:: Required task ::
Wherever a line in the data below holds "Blender", copy that line.

:: Data segment ::
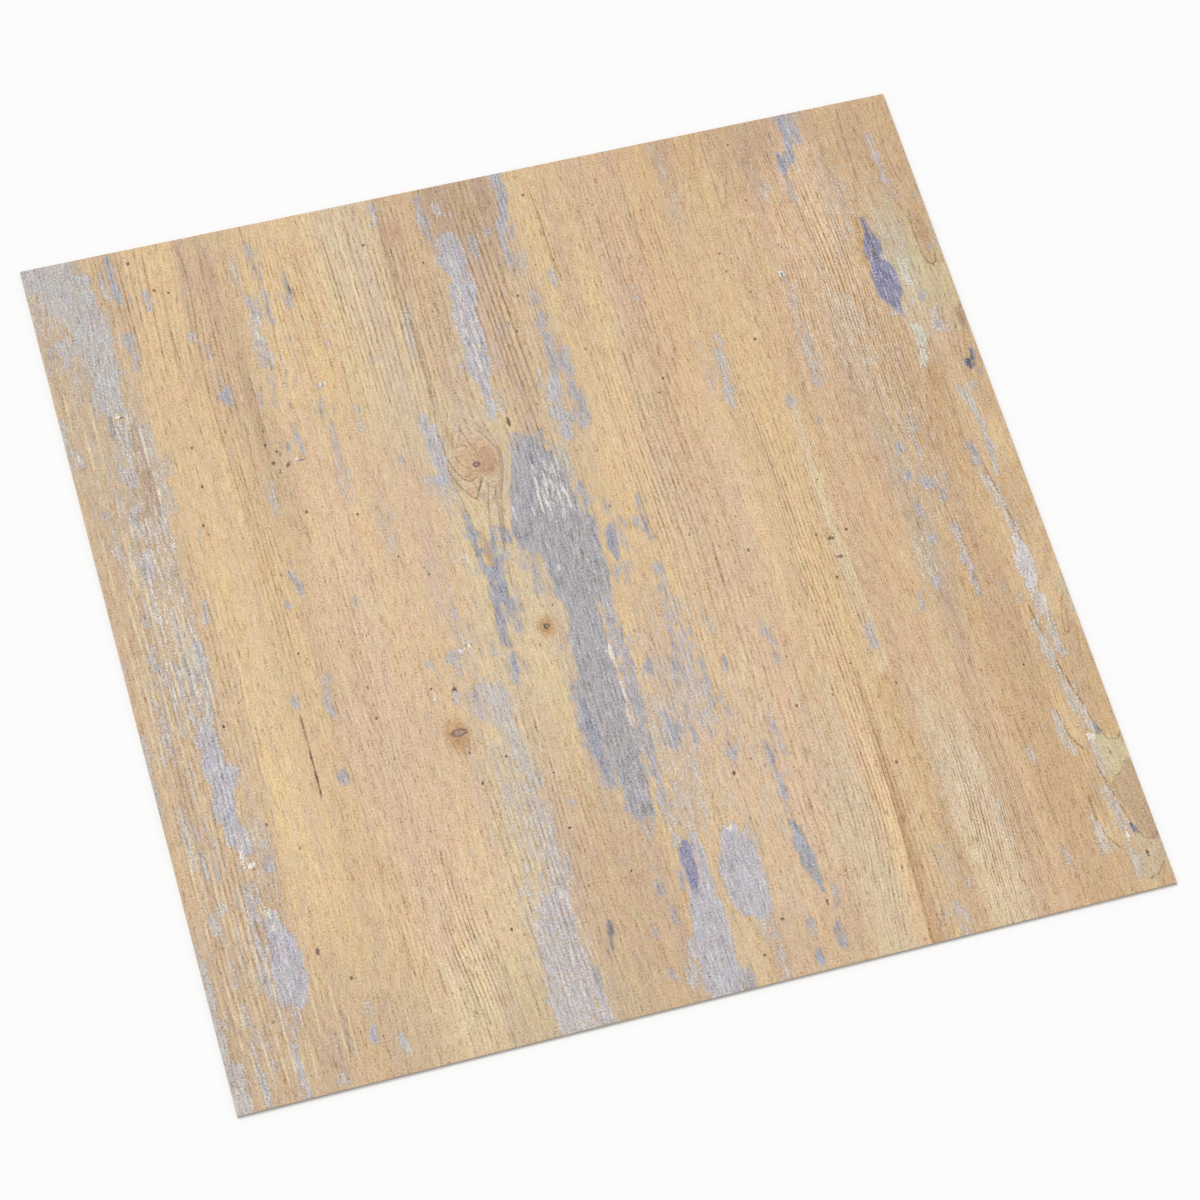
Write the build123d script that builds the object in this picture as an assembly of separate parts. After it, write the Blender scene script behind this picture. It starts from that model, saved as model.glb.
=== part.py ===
from build123d import *
import os

# A square vinyl floor plank, lying flat with its printed face up.
# It is one sheet of filled vinyl, cut to size by a die, with plain square edges that butt
# against the edges of its neighbours.
# Millimetres. +Z is up, +Y runs along the printed grain and +X across it.
# The origin is the centre of the underside, which is the face that is stuck down.

# Driving dimensions
SIDE = 305.0
THICKNESS = 1.2
LIP_RADIUS = 0.15

NODE = "vinyl_plank"
PARTS_FOLDER = "parts"


def vinyl_plank() -> Part:
    """The whole sheet: a flat slab, with the soft lip that the die leaves round its upper face."""
    slab = extrude(Rectangle(SIDE, SIDE), THICKNESS)
    upper_face = slab.faces().sort_by(Axis.Z)[-1]
    return fillet(upper_face.edges(), LIP_RADIUS)


os.makedirs(PARTS_FOLDER, exist_ok=True)
export_step(vinyl_plank(), os.path.join(PARTS_FOLDER, NODE + ".step"))
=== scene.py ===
"""A square vinyl floor plank that lies flat with its print up: weathered pine with worn paint.

Lengths in the data and in the shaders are millimetres, and Blender's own are metres. +Y runs
along the printed grain. The print's places are read from the photograph.
"""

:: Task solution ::
Write the build123d script that builds the object in this picture as an assembly of separate parts. After it, write the Blender scene script behind this picture. It starts from that model, saved as model.glb.
Lengths in the data and in the shaders are millimetres, and Blender's own are metres. +Y runs